Thursday, July 31, 2008

Older By Proxy

Our aging minds work in mysterious ways. I enjoy placing value on people, places, things or scenarios by finding a correlation between that and something... obscure that I can relate to. You, know... how can your younger co-worker even talk "smack" to you when he was born the same year that "Back To The Future" was released in theaters?! The nerve!

That was the obscure correlation today that I made with a new co-worker. Let's face it... when someone is new... you gotta make em feel new. You've gotta jump them in. In the military... its the only way. If someone isn't verbally slamming you, then you know something's wrong.

So, the young Airman began on a weak line of smack-talk that probably took him 5 minutes to rehearse in his head. I could see it cookin'. So's I beckon to another particularly saavy co-worker (one rich in music and movie trivia)...

(It probably woulda sounded something like this...)

"Hey, Mappy... the new fish over here is talkin' smack again. I can't take anything serious coming from the mouth of someone that was born on the same year as Back to the Future. Hey kid... 1.21 jigawatts! Why dont you run along to the clock tower--the Mr. Fusion will never kick in at 88 MPH! Its not like you were going to get any at the "Fish Under the Sea" dance anyway."

A tragiclly geeky and accurate demonstration of how someone like me would take you down a peg. Now, Mappy, whom is as just a much a douche bag as me... died laughing. See, fortified in our own inadequacies brought on by missed proms and Magic card collections, lies the the disturbing ability to make "zero" even lower.

Saturday, July 12, 2008

When "long" becomes "too long?"

After spending the last 10 years away from home, I have lost touch with some of the people I grew up with. It is a fact of life that the more experiences you partake, the more variety you expose yourself to. Well, after living in a number of different states, countires and hemispheres, I have met some fantastic people. I love keeping in contact with as many people as possible. I will admit--the idea of social responsibility is a burden. I do my best to include as many people as possible in my life. What happens when when the time grows great between us and we have less in common and less interests between us? What happens when the obligation outweighs the exposure? The presents shipped annualy turn into cards or memos. Eventually, they turn into casualvemails and then quickly into nothing. Sometimes this process skips a few steps and goes from best friend to distant acquaintance way to quickly.

Before getting married, one has to concoct a guest list in accordance with the capacity of the venue they're going to rent. Marisa and I opted to go slightly smaller--in an effort to get the right place. I mean, I would much rather party with my friends in a small blues club as opposed to some less-exciting but larger place--like Walmart.
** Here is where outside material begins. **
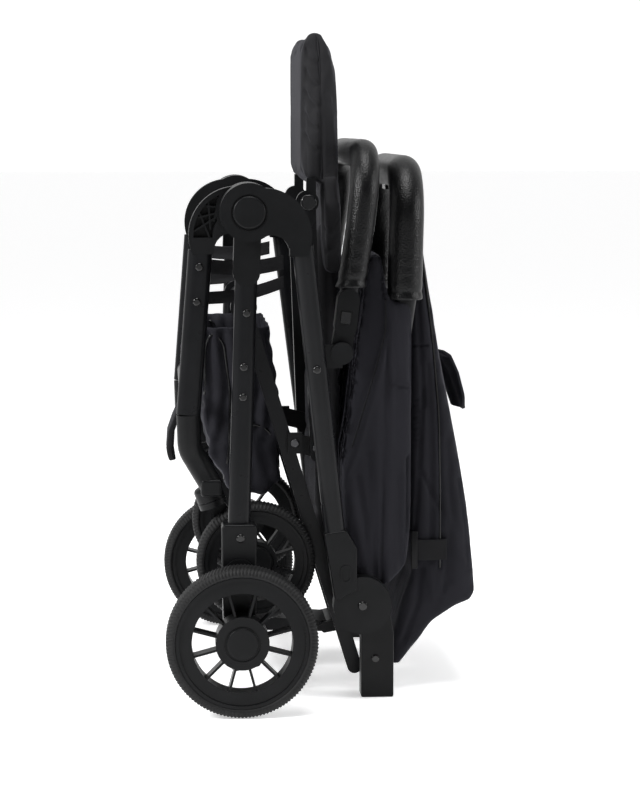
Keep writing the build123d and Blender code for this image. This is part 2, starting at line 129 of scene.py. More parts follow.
def add_node(
    tree: bpy.types.NodeTree, kind: str, feeds: dict[str | int, Socket], **values: object,
) -> bpy.types.Node:
    """Adds a node with its links and values.

    Args:
        tree: where it goes.
        kind: its type, without the common start of the name.
        feeds: the outputs that feed its inputs.
        values: fixed inputs, with underscores for spaces.

    Returns:
        The node.
    """
    added = tree.nodes.new("ShaderNode" + kind)
    for name, value in values.items():
        added.inputs[name.replace("_", " ")].default_value = value
    for name, source in feeds.items():
        tree.links.new(source, added.inputs[name])
    return added


class Shader:
    """Builds one procedural material on Object coordinates."""

    def __init__(self, name: str) -> None:
        """Starts from a plain Principled surface."""
        self.material = bpy.data.materials.new(name)
        self.material.use_nodes = True
        self.tree = self.material.node_tree
        self.surface = self.tree.nodes["Principled BSDF"]
        self.coords = self.tree.nodes.new("ShaderNodeTexCoord").outputs["Object"]

    def values(self, **sockets: object) -> None:
        """Sets sockets of the surface; underscores stand for spaces."""
        for name, value in sockets.items():
            self.surface.inputs[name.replace("_", " ")].default_value = value

    def link(self, source: Socket, target: str) -> None:
        """Feeds a socket of the surface."""
        self.tree.links.new(source, self.surface.inputs[target])

    def stretched(self, scale: tuple[float, float, float]) -> Socket:
        """Object coordinates stretched along the axes."""
        return add_node(self.tree, "Mapping", {"Vector": self.coords}, Scale=scale).outputs["Vector"]

    def noise(self, scale: float, detail: float = 3.0, place: Socket | None = None) -> Socket:
        """A noise pattern."""
        feeds = {"Vector": place or self.coords}
        return add_node(self.tree, "TexNoise", feeds, Scale=scale, Detail=detail).outputs["Fac"]

    def cells(self, scale: float) -> Socket:
        """Distances in a cell pattern."""
        return add_node(self.tree, "TexVoronoi", {"Vector": self.coords}, Scale=scale).outputs["Distance"]

    def bands(self, scale: float, direction: str) -> Socket:
        """Parallel bands, as of threads or ribs."""
        node = add_node(self.tree, "TexWave", {"Vector": self.coords}, Scale=scale)
        node.bands_direction = direction
        return node.outputs["Fac"]

    def ramp(
        self, source: Socket, low: Colour, high: Colour, start: float = 0.3, end: float = 0.7,
    ) -> Socket:
        """Colours between two tones along a pattern."""
        node = add_node(self.tree, "ValToRGB", {"Fac": source})
        for element, place, tone in zip(node.color_ramp.elements, (start, end), (low, high)):
            element.position = place
            element.color = (*tone, 1.0)
        return node.outputs["Color"]

    def span(self, source: Socket, low: float, high: float) -> Socket:
        """A pattern moved into a range of values."""
        return add_node(self.tree, "MapRange", {"Value": source}, To_Min=low, To_Max=high).outputs["Result"]

    def bump(self, height: Socket, strength: float, distance: float, under: Socket | None = None) -> Socket:
        """A relief, on top of another one where given."""
        feeds = {"Height": height, "Normal": under} if under else {"Height": height}
        return add_node(self.tree, "Bump", feeds, Strength=strength, Distance=distance).outputs["Normal"]


@dataclass(frozen=True)
class Hard:
    """Painted, moulded, steel and rubber surfaces, with a fine grain and uneven gloss."""

    name: str
    low: Colour
    high: Colour
    rough: tuple[float, float]
    grain: float = 1400.0
    relief: float = 0.12
    metallic: float = 0.0
    specular: float = 0.13
    coat: float = 0.0
    patch_scale: float = 22.0
    gloss_scale: float = 60.0

    def build(self) -> bpy.types.Material:
        """Makes the material."""
        shader = Shader(self.name)
        shader.values(Metallic=self.metallic, Specular_IOR_Level=self.specular)
        shader.values(Coat_Weight=self.coat, Coat_Roughness=0.2)
        patches = shader.noise(self.patch_scale, 5.0)
        shader.link(shader.ramp(patches, self.low, self.high), "Base Color")
        shader.link(shader.span(shader.noise(self.gloss_scale), *self.rough), "Roughness")
        shader.link(shader.bump(shader.noise(self.grain, 1.0), self.relief, 0.2 * MM), "Normal")
        return shader.material


@dataclass(frozen=True)
class Leather:
    """Pebbled leather-look cover."""

    name: str
    tone: Colour
    cell: float = 620.0
    rough: tuple[float, float] = (0.26, 0.38)
    pebble_height: float = 0.42 * MM
    fold_height: float = 0.4 * MM

    def build(self) -> bpy.types.Material:
        """Makes the material."""
        shader = Shader(self.name)
        shader.values(Specular_IOR_Level=0.2)
        pebbles = shader.cells(self.cell)
        dark = tuple(c * 0.6 for c in self.tone)
        shader.link(shader.ramp(pebbles, self.tone, dark, 0.25, 0.75), "Base Color")
        shader.link(shader.span(shader.noise(90.0), *self.rough), "Roughness")
        folds = shader.bump(shader.noise(110.0), 0.08, self.fold_height)
        shader.link(shader.bump(pebbles, 0.7, self.pebble_height, folds), "Normal")
        return shader.material


@dataclass(frozen=True)
class Cloth:
    """Woven cloth or webbing: threads, soft creases and a faint sheen."""

    name: str
    low: Colour
    high: Colour
    thread: float = 700.0
    relief: float = 0.25
    sheen: float = 0.06
    rough: float = 0.78
    crease_height: float = 2.2 * MM
    thread_height: float = 0.25 * MM

    def build(self) -> bpy.types.Material:
        """Makes the material."""
        shader = Shader(self.name)
        shader.values(Roughness=self.rough, Specular_IOR_Level=0.12)
        shader.values(Sheen_Weight=self.sheen, Sheen_Roughness=0.45, Sheen_Tint=(0.75, 0.75, 0.9, 1.0))
        patches = shader.noise(9.0, 6.0)
        shader.link(shader.ramp(patches, self.low, self.high), "Base Color")
        upright = shader.noise(38.0, 5.0, shader.stretched((1.0, 1.0, 0.35)))
        under = shader.bump(upright, 0.35, self.crease_height)
        for direction in ("DIAGONAL", "Z"):
            under = shader.bump(shader.bands(self.thread, direction), self.relief, self.thread_height, under)
        shader.link(under, "Normal")
        return shader.material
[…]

We just could not invite EVERYONE we knew. She and I both have huge extended families and networks of friends. It would have been highly irresponsible to invite more than the capacity of the venue. Two of the three venues we used ended up being over capacity anyways.

So what about my friends that i havent really spoken to in a few years? I dont love them any less... but I dont have room for them in my daily life. They dont have room for me in theirs. Its understandable. I have heard that some of them may be upset that they didnt recieve an invitation to our wedding. I could make a million excuses or valid reasons for why this happened. I feel badly that some of these friends may feel disrespected or negated. Personally, I spent a lot of money and my wife spent enormous amounts of time putting a lot of this together herself. It was stressful. I had to take steps to ensure that this whole process remained even a marginally positive experience. Weddings-- you know how they are.

I don't know if I should worry that much. Maybe I am blowing a lot of this out of proportion... but perhaps I am not. What am I liable for?

What would you do?

Saturday, July 5, 2008

Are you comfortable?

Hi. My name is Scott. I was born in Portland, Oregon.


In my early 20's, I tried out for the United States Marine Corps. I didn't end up playing any "varsity" sports in high school; but my recruiter assured me that my athletic medicoraty was not a predisignator for my military service. They were right. 3 months later, I lost 43 lbs, learned to shoot, move communicate, command and follow. I became an instrument. I knew this was what I had become. I had forgotten sorrow and grief. I had forgotten fear and jealousy. I did not stutter. I did not falter. I fired straight--very straight. I burned paths through rain, through dust and heat. I burned paths through exhaustions and dehydration. I cried.


No one here has forgotten that I have served. To me, It's no big deal. Sure, its a lot of discomfort at first--but if you play your cards right--its not intolerable. Our freedom is not an accident. Ask the gentlemen that were recently recovered from the Colombian jungle.

Korea, 9/11, Guadalcanal--offensive or defensive. We are here and free because we cannot be taken lightly. Enjoy your prayers and enjoy your porn. Perfect armies will eventually crumble. The good life cannot last too long. Thank those who have fought. Better yet--if you are not too old, go try it for yourself. You just might find yourself fulfilled.